Господи, а Юра так никогда и не узнает, что с ней случилось! Он даже не догадывается, что она рядом, в каких-то трех-пяти километрах от него…

Тут Вику настигла новая мысль: что если Юра тоже погиб от взрыва? Все погибли, планета столкнулась с астероидом! Не лучше ли покончить со всем разом: рвануть вверх и будь, что будет? Сорвется в трещину – значит, сорвется. Возможно, ей повезет, и она не будет умирать на дне несколько суток с переломанными конечностями.

И все же Вика никак не решалась сделать этот последний шаг. Она лишь всхлипывала и время от времени беспомощно звала на помощь – до тех пор, пока не сорвала голос.

И вот когда уже последняя надежда почти оставила ее, Завадская услышала какой-то новый звук.

Она превратилась в слух. Шарканье было равномерным, как будто кто-то грузный брел, не разбирая дороги. Запинался, спотыкался…Ей даже показалось, что она улавливает хриплое дыхание.

– Помогите! Помогите! – в отчаянии напрягая связки, закричала она.

Шаги замерли и надолго. Сколько Вика не вслушивалась, ничего не происходило. Неужели это была галлюцинация, и там, наверху, никого нет? Завадская снова зарыдала.

– Шииссссь! –  вдруг донеслось сверху, и на фоне темного неба мелькнула еще более темная тень.
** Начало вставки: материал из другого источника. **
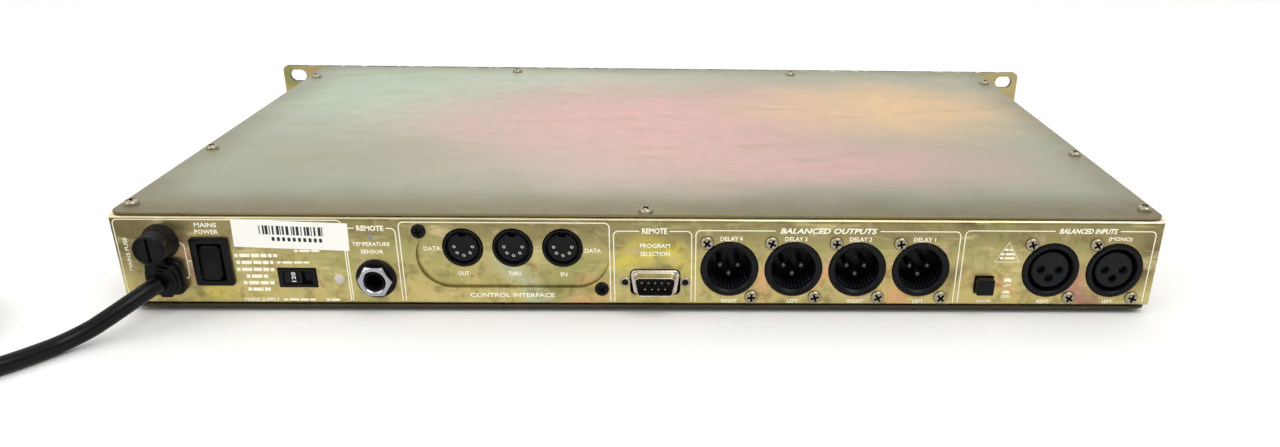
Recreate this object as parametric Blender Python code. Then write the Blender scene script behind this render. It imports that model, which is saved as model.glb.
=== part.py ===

Чья-то кошмарная физиономия появилась над краем трещины. Человеческое лицо, перемазанное черным, заплывшие глаза… Она с ужасом смотрела… узнавала и не узнавала Игоря Симорского. Восставший из ада, куда она отправила бы его с удовольствием, виновник того, что с ней случилось – зачем он тут? Почему именно он? Или это призрак?

– Держись! Ты цела?

Вика воспряла духом, только боялась, что Игорь не сможет ее сразу вытащить и отправится куда-нибудь за помощью. Оставаться снова одной ей было ужасно страшно.

– Игорь, только не бросай меня, пожалуйста!

– Не реви, я тебя вытащу!

Вика сомневалась, что это получится так легко, как он предлагал. Симорский, хоть и был поджарым и спортивным, богатырской хваткой не отличался, да и руки скользили. Вот если бы у них была веревка…

– Игорь, брось мне шарф! У тебя же был шарф?

Вика поймала конец и принялась лихорадочно связывать его со своим шарфом, который, на счастье, был длинным, почти двухметровым. Она пропустила импровизированную веревку под мышками, сделала петлю…

Симорский был сильным. Или упрямым. Или одержимым. Вика не знала, что именно заставляет его напрягаться, хотя (она это видела и ощущала на каком-то зверином, инстинктивном уровне) катастрофа его не пощадила. Но Игорь победил ее близкую смерть или заставил, по крайней мере, отступить.

Разбитые и обессиленные, они лежали на краю прогала, радуясь второму шансу на жизнь. Вике хотелось прожить это подаренное время с пользой. Правильно прожить: без скороспелых решений, без нравственных уступок обстоятельствам, безо лжи и ненависти.

– Спасибо, – шепнула она, поворачивая голову.

Щеку оцарапала острая каменная крошка, но Завадская улыбнулась. Симорский тоже ей улыбнулся – на его разбитом лице это выглядело жутко – и сплюнул изо рта кровь.